When she looked back at his face, she saw that he was mostly in that world, looking out at her. “I blog on a fantasy website network. You ever write about such things?”
“I have enough trouble keeping my sanity in this world without borrowing complications from another one.” She wasn’t being snarky or funny. That was her honest feeling about it. Living in this dangerous “reality” took all her resources. Just thinking about that made her adrenaline level rise. He saw — she knew he saw and recognized it but didn’t try to do anything about it. Just let her be what she was where she was.
A big ginger cat came out of the store and leapt up onto the table. After all, it was where it lived and it didn’t care whether it were welcome or not. She’d admired it in the store and the owner had explained to her that it was a little overweight, which didn’t turn out to be a problem when it hunted unwanted rodents. Not so much at catching mice, but it was a good packrat hunter. A packrat is a nuisance because it is named for its practice of carrying off small objects, but leaving something else in their place. Why or how the packrat made decisions about process was not known — no sympathy for packrats, just annoyance that one’s things were not where they were left and that the replacement was not of equal value or the same function. Objects had to be put away.
The cat did not look into their faces. It did not care. It had a “theory of mind,” meaning it could predict what a packrat would do next, but no empathy and no interest in much of anything else.

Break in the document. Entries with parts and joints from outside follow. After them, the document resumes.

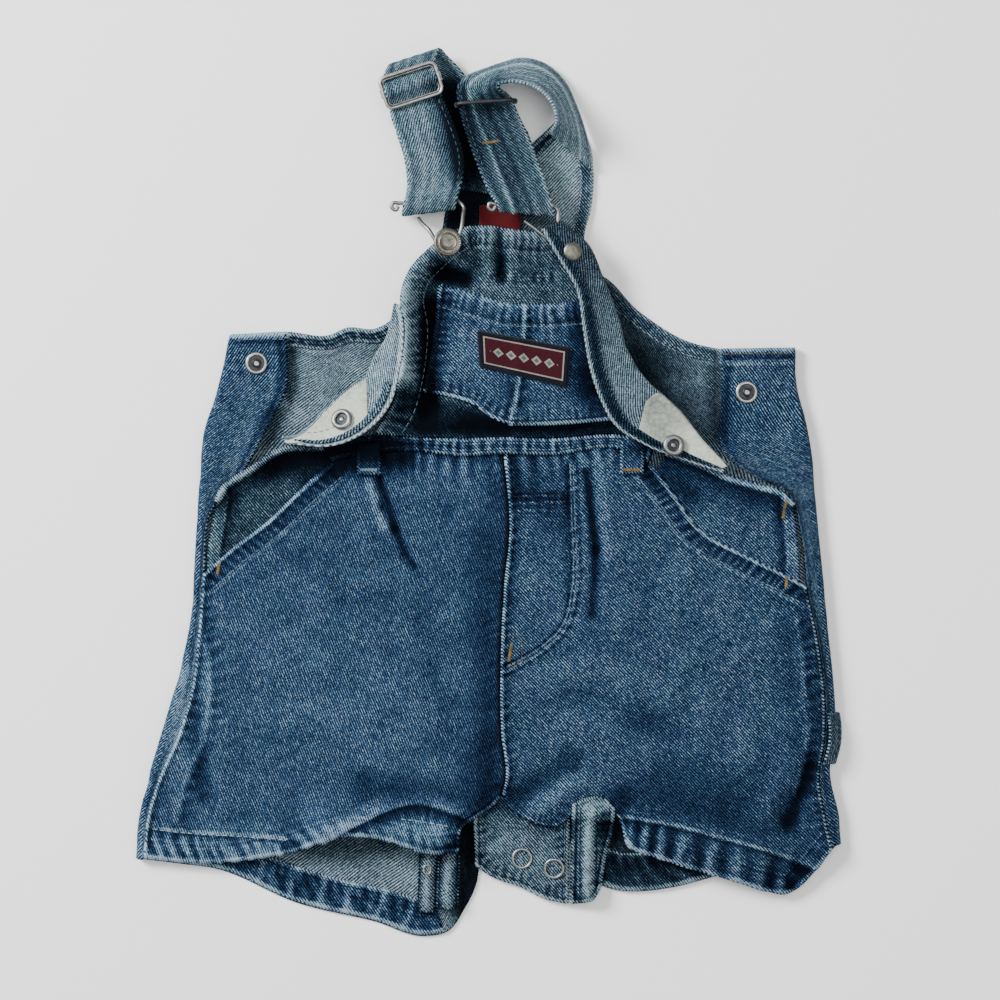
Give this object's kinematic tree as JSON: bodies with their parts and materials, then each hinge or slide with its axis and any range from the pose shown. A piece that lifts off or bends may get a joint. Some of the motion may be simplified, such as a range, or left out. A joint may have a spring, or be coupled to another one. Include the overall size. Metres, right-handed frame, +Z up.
{
  "type": "baby denim shortalls",
  "caption": "Baby's denim shortalls laid flat with the sides unsnapped, wings folded in, bib with gathered pocket, hooked straps and snap plackets at the legs.",
  "frame": {"origin": "on the table, under the middle of the garment's box", "axes": "+Y from the leg hems up to the straps, +X towards the wearer's left side, +Z up from the table"},
  "size_m": [0.3539, 0.444, 0.0289],
  "materials": {
    "denim_face": "stone-washed indigo denim, right side, twill weave with pale worn seams",
    "denim_inside": "wrong side of the same denim, pale grey-blue",
    "pocket_cotton": "cream cotton pocketing",
    "patch_weave": null,
    "neck_tab": "plain red woven tab",
    "aged_metal": "aged silver-grey plated metal"
  },
  "bodies": {
    "root": {"back_left": "denim_face", "back_right": "denim_face", "back_hem_left": "denim_face", "back_hem_right": "denim_face", "armhole_hem_left": "denim_face", "armhole_hem_right": "denim_face", "neck_hem": "denim_face", "front_left": "denim_face", "front_right": "denim_face", "pocket_facing_left": "denim_face", "pocket_facing_right": "denim_face", "waistband": "denim_face", "belt_loop_left": "denim_face", "belt_loop_right": "denim_face", "bib": "denim_face", "bib_pocket_left": "denim_face", "bib_pocket_right": "denim_face", "wing_hem_left": "denim_face", "wing_hem_right": "denim_face", "crotch_placket": "denim_face", "crotch_placket_under": "denim_face", "leg_placket_upper": "denim_face", "leg_placket_under": "denim_face", "tool_loop": "denim_face", "strap_left": "denim_face", "strap_right": "denim_face", "back_yoke": "denim_inside", "wing_left": "denim_inside", "wing_right": "denim_inside", "pocketing_left": "pocket_cotton", "pocketing_right": "pocket_cotton", "pocket_patch": "patch_weave", "neck_tab": "neck_tab", "hook_left": "aged_metal", "hook_right": "aged_metal", "slider_left": "aged_metal", "slider_right": "aged_metal", "bib_button_left": "aged_metal", "bib_button_right": "aged_metal", "button_rivet": "aged_metal", "snap_socket_left": "aged_metal", "snap_socket_right": "aged_metal", "snap_stud_left": "aged_metal", "snap_stud_right": "aged_metal", "ring_snap_inner": "aged_metal", "ring_snap_outer": "aged_metal"}
  },
  "joints": []
}
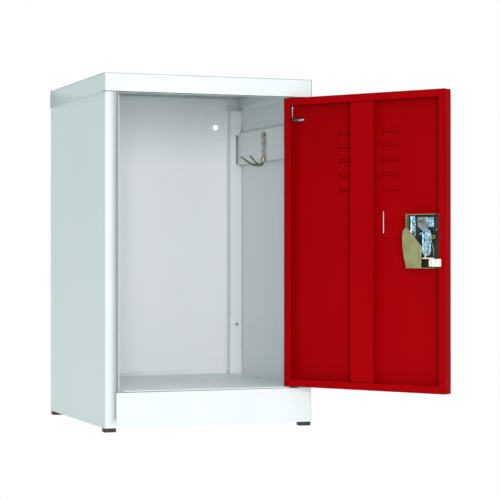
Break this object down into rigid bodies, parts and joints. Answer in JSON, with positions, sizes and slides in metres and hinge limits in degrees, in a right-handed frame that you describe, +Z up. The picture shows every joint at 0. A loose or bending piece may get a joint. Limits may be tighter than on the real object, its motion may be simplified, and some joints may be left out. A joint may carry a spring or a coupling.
{
  "type": "locker cabinet",
  "caption": "Single-door sheet-steel locker on short feet, with a louvred pin-hinged door, finger-lift latch, nylon bolt and coat hook.",
  "frame": {"origin": "centre of the front left foot's underside, on the floor", "axes": "+Z up, +Y from the door side to the back panel, +X from the strike side to the hinge side; at rest the door stands open as an ordinary open locker door"},
  "size_m": [0.5277, 0.6534, 0.616],
  "materials": {
    "white_paint": "satin powder coat",
    "red_paint": "satin powder coat",
    "yellow_zinc": "yellow passivated zinc",
    "blue_zinc": "bright blue zinc",
    "grey_zinc": "dull zinc",
    "nickel": "nickel plate",
    "brass": "bright",
    "nylon": "moulded nylon",
    "black_plastic": "moulded plastic"
  },
  "bodies": {
    "cabinet": {"left_side": "white_paint", "right_side": "white_paint", "back_panel": "white_paint", "top_cap": "white_paint", "floor_panel": "white_paint", "kick_plate": "white_paint", "hook_rail": "white_paint", "rear_post_bracket_left": "white_paint", "rear_post_bracket_right": "white_paint", "post_rivet_left": "grey_zinc", "post_rivet_right": "grey_zinc", "foot_front_left": "black_plastic", "foot_front_right": "black_plastic", "foot_rear_left": "black_plastic", "foot_rear_right": "black_plastic", "coat_hook": "nickel", "hook_screw_upper": "blue_zinc", "hook_screw_lower": "blue_zinc", "lower_hinge_washer": "black_plastic", "upper_hinge_bush": "black_plastic"},
    "door": {"door_pan": "red_paint", "door_stiffener": "red_paint", "hinge_pin_bracket": "red_paint", "hinge_pin_spring": "grey_zinc", "lower_hinge_pin": "blue_zinc", "handle_cup": "black_plastic", "latch_case": "yellow_zinc", "side_bracket": "blue_zinc", "bracket_screw": "blue_zinc", "mechanism_plate": "grey_zinc", "lock_plate": "blue_zinc", "case_rivet": "brass", "lever_rivet": "blue_zinc", "return_spring": "yellow_zinc"},
    "hinge_pin": {"upper_hinge_pin": "blue_zinc"},
    "finger_lift": {"lift_trigger": "black_plastic"},
    "lever": {"latch_lever": "blue_zinc"},
    "bolt": {"latch_bolt": "nylon"}
  },
  "joints": [
    {"name": "door_hinge", "type": "hinge", "parent": "cabinet", "child": "door", "pos_m": [0.33595, -0.00625, 0.3], "axis": [0, 0, 1], "range_deg": [-123.4, 3]},
    {"name": "hinge_pin_slide", "type": "slide", "parent": "door", "child": "hinge_pin", "axis": [0, 0, -1], "range_m": [0, 0.009], "stiffness_N_per_m": 500, "springref_m": -0.004, "deforming": ["hinge_pin_spring"]},
    {"name": "finger_lift_slide", "type": "slide", "parent": "door", "child": "finger_lift", "axis": [0, 0, 1], "range_m": [0, 0.003], "stiffness_N_per_m": 600, "springref_m": -0.004},
    {"name": "lever_pivot", "type": "hinge", "parent": "door", "child": "lever", "pos_m": [0.48169, -0.24998, 0.3374], "axis": [0.8348, 0.5505, 0], "range_deg": [0, 11.5]},
    {"name": "bolt_slide", "type": "slide", "parent": "door", "child": "bolt", "axis": [-0.5505, 0.8348, 0], "range_m": [0, 0.006]}
  ],
  "couplings": [
    {"joint": "lever_pivot", "follows": "finger_lift_slide", "rad_per_m": 66.9},
    {"joint": "bolt_slide", "follows": "finger_lift_slide", "ratio": 2}
  ]
}
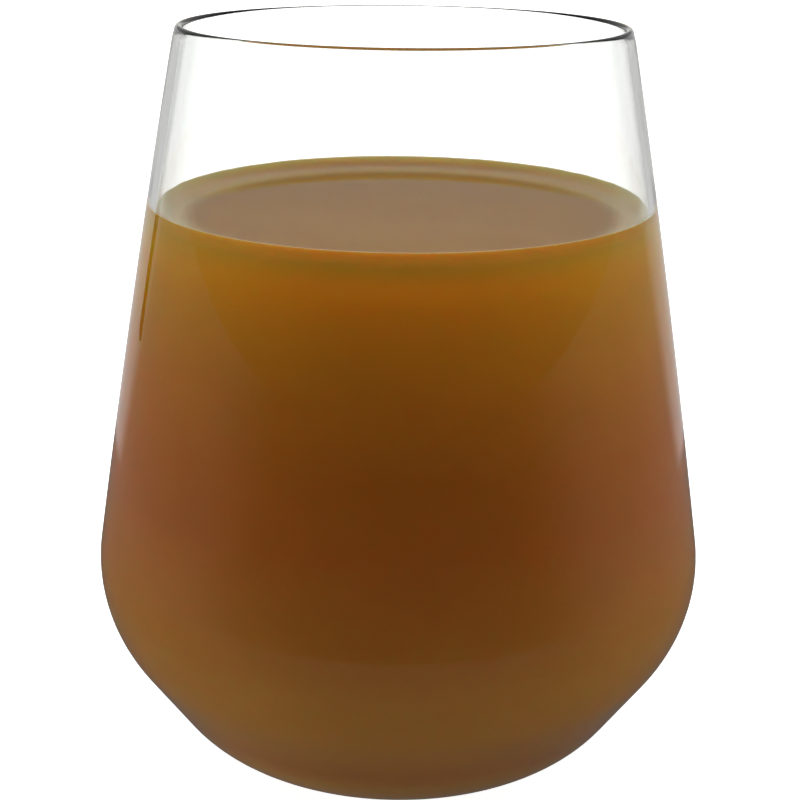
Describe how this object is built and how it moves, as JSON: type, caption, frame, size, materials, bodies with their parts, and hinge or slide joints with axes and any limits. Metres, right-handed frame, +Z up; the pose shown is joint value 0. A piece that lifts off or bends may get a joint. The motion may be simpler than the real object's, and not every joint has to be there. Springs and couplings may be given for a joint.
{
  "type": "glass of peach juice",
  "caption": "Clear stemless tumbler with a low rounded belly and narrow mouth, three quarters full of cloudy peach juice.",
  "frame": {"origin": "middle of the foot, on the surface that the glass stands on", "axes": "+Z up out of the mouth; both pieces are turned about Z, so X and Y are alike; the picture's camera looks along +Y and down"},
  "size_m": [0.092, 0.092, 0.11],
  "materials": {
    "glass": "clear, smooth and thin, fire-polished at the mouth",
    "juice": "cloudy yellow-brown liquid with a wet surface"
  },
  "bodies": {
    "root": {"glass": "glass", "juice": "juice"}
  },
  "joints": []
}
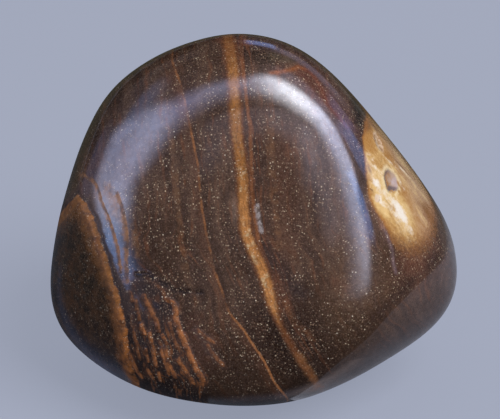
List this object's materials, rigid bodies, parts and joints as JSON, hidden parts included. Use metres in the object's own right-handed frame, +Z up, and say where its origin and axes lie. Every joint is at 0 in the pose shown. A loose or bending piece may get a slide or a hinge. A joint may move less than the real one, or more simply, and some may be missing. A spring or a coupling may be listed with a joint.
{
  "type": "tumbled boulder opal pebble",
  "caption": "Polished rounded-triangular pebble of ironstone with opal seams, a stepped ledge, pits and a worn flat to stand on.",
  "frame": {"origin": "on the surface that the stone stands on, under the middle of its bounding box", "axes": "+X to the right along the broad face, +Y towards the back of the stone, +Z up"},
  "size_m": [0.0302, 0.0246, 0.0255],
  "materials": {
    "polished_ironstone": "tumbled to a soft gloss"
  },
  "bodies": {
    "root": {"boulder_opal": "polished_ironstone"}
  },
  "joints": []
}
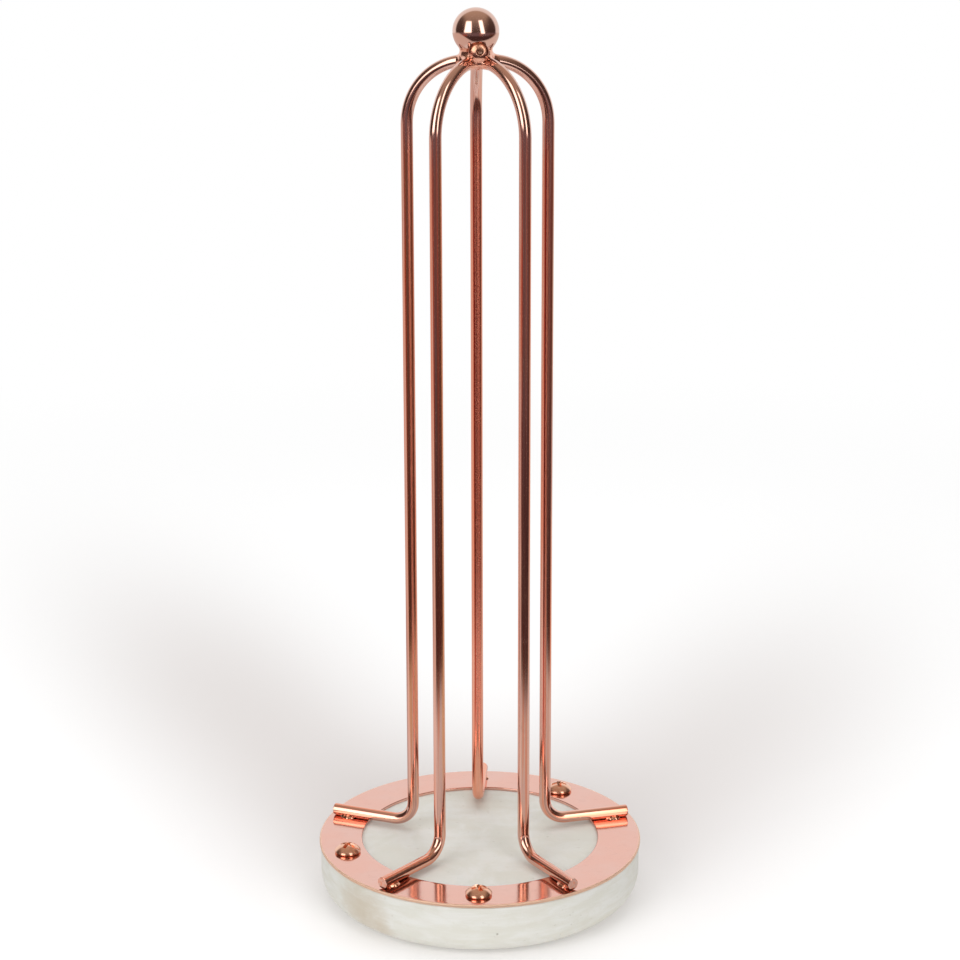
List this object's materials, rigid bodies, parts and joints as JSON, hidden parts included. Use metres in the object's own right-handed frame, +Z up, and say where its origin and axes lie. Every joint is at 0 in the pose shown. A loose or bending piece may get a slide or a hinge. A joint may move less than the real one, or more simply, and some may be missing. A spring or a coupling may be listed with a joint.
{
  "type": "hair tie holder",
  "caption": "Copper-coloured wire cage for hair ties on a round whitewashed wooden base, with a ball on top.",
  "frame": {"origin": "centre of the underside, on the surface that the holder stands on", "axes": "+Z up along the axis of the cage, towards the ball; -Y is the front, where one screw sits midway between the two front feet"},
  "size_m": [0.12, 0.12, 0.3313],
  "materials": {
    "copper_plate": "polished rose copper plating over steel",
    "braze": "brazed joint under the same copper plating",
    "screw_plate": "copper-plated steel",
    "whitewashed_wood": "whitewash rubbed over bare wood",
    "felt": "pressed felt, matt"
  },
  "bodies": {
    "root": {"felt_pad": "felt", "base_disc": "whitewashed_wood", "ring_plate": "copper_plate", "wire_back": "copper_plate", "wire_left": "copper_plate", "wire_front_left": "copper_plate", "wire_front_right": "copper_plate", "wire_right": "copper_plate", "weld_back_foot": "braze", "weld_left_foot": "braze", "weld_front_left_foot": "braze", "weld_front_right_foot": "braze", "weld_right_foot": "braze", "crown_collar": "braze", "ball_finial": "copper_plate", "screw_front": "screw_plate", "screw_left": "screw_plate", "screw_back": "screw_plate"}
  },
  "joints": []
}
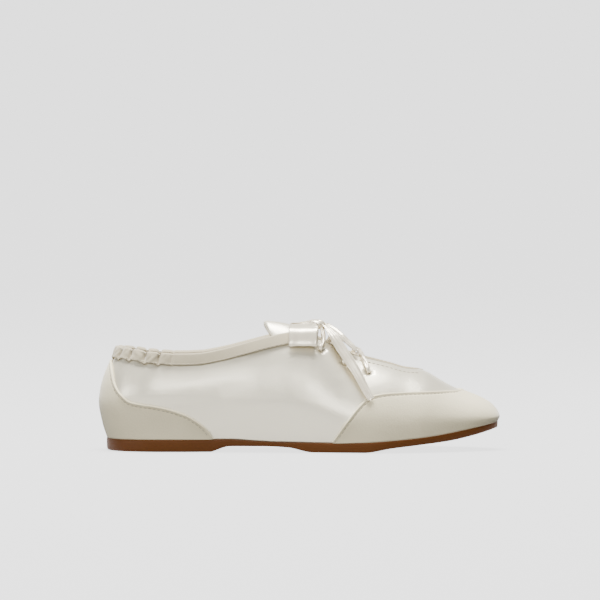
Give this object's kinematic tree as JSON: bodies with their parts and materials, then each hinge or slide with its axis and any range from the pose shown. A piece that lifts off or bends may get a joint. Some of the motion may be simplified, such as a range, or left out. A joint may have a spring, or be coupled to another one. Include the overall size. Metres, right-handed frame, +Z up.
{
  "type": "ballet slipper",
  "caption": "Lace-up satin ballet flat with a gathered elastic topline, matte heel and toe overlays, a ribbon bow and a rubber sole.",
  "frame": {"origin": "on the ground, under the middle of the shoe's bounding box", "axes": "+X towards the toe, +Y towards the inside of the foot, +Z up"},
  "size_m": [0.2544, 0.0822, 0.0826],
  "materials": {
    "satin": "satin",
    "ribbon": "satin",
    "overlay": "matte",
    "lining": "matte",
    "stiffener": "matte",
    "board": "matte",
    "foam": "matte",
    "elastic": "matte",
    "shank_steel": "brushed",
    "gum_rubber": "satin"
  },
  "bodies": {
    "shoe": {"outsole": "gum_rubber", "shank": "shank_steel", "bottom_filler": "foam", "insole_board": "board", "insole_foam": "foam", "sock_lining": "lining", "satin_upper": "satin", "upper_lining": "lining", "heel_counter": "stiffener", "toe_puff": "stiffener", "eyelet_reinforcement_lateral": "stiffener", "eyelet_reinforcement_medial": "stiffener", "heel_overlay": "overlay", "toe_overlay": "overlay", "topline_casing": "satin", "topline_elastic": "elastic", "ribbon_lacing": "ribbon", "bow_knot": "ribbon"},
    "tongue": {"tongue": "satin", "tongue_foam": "foam", "tongue_lining": "lining"},
    "loop_lateral": {"bow_loop_lateral": "ribbon"},
    "loop_medial": {"bow_loop_medial": "ribbon"},
    "tail_side": {"bow_tail_side": "ribbon"},
    "tail_top": {"bow_tail_top": "ribbon"}
  },
  "joints": [
    {"name": "tongue_press", "type": "hinge", "parent": "shoe", "child": "tongue", "pos_m": [0.084, 0.0055, 0.0395], "axis": [0, -1, 0], "range_deg": [0, 12], "stiffness_Nm_per_rad": 0.08, "springref_deg": -6.88},
    {"name": "loop_lateral_lift", "type": "hinge", "parent": "shoe", "child": "loop_lateral", "pos_m": [0.0088, -0.0085, 0.0794], "axis": [-1, 0, 0], "range_deg": [0, 55]},
    {"name": "loop_medial_lift", "type": "hinge", "parent": "shoe", "child": "loop_medial", "pos_m": [0.0088, 0.0055, 0.0794], "axis": [1, 0, 0], "range_deg": [0, 55]},
    {"name": "tail_side_lift", "type": "hinge", "parent": "shoe", "child": "tail_side", "pos_m": [0.0152, -0.0089, 0.0796], "axis": [-1, 0, 0], "range_deg": [0, 45]},
    {"name": "tail_top_lift", "type": "hinge", "parent": "shoe", "child": "tail_top", "pos_m": [0.017, -0.0035, 0.0799], "axis": [0, -1, 0], "range_deg": [0, 60]}
  ]
}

Briefly it regarded the man’s tiny movements as he drew, but then closed its eyes and its mind went off wherever cats go when they doze. The tip of its tail twitched and once or twice its ears reoriented direction. Neither person tried to pet the cat, though she had greeted it politely. “Hello, cat.”
As the man drew, his paper filled up with creatures and their strange habitats. Once or twice she imagined that they moved, like the cat — just tiny flicks and twitches. But then she got hold of her line of thought again and began to write quickly. The two creatives in an environment adjunct to shelter but actually open space, became synchronized in some subtle way. Not so much in gestures or words as in a rhythm of tension/relaxation, feeling their way along wave-lengths only felt, almost like sunlight. But reciprocating to the moving sunlight, the shade withdrew and the spell broke.
The man’s page was filled densely with some story only he knew. The woman’s words had washed concepts through her mind that could be reconstituted by reading. The people smiled at each other, folded up their instruments and parted. Maybe they would meet again. Maybe not. It was afternoon, not yet evening, not yet dark. The cat yawned. Night was for hunting. Even the humans knew that. They were as much prey as predator.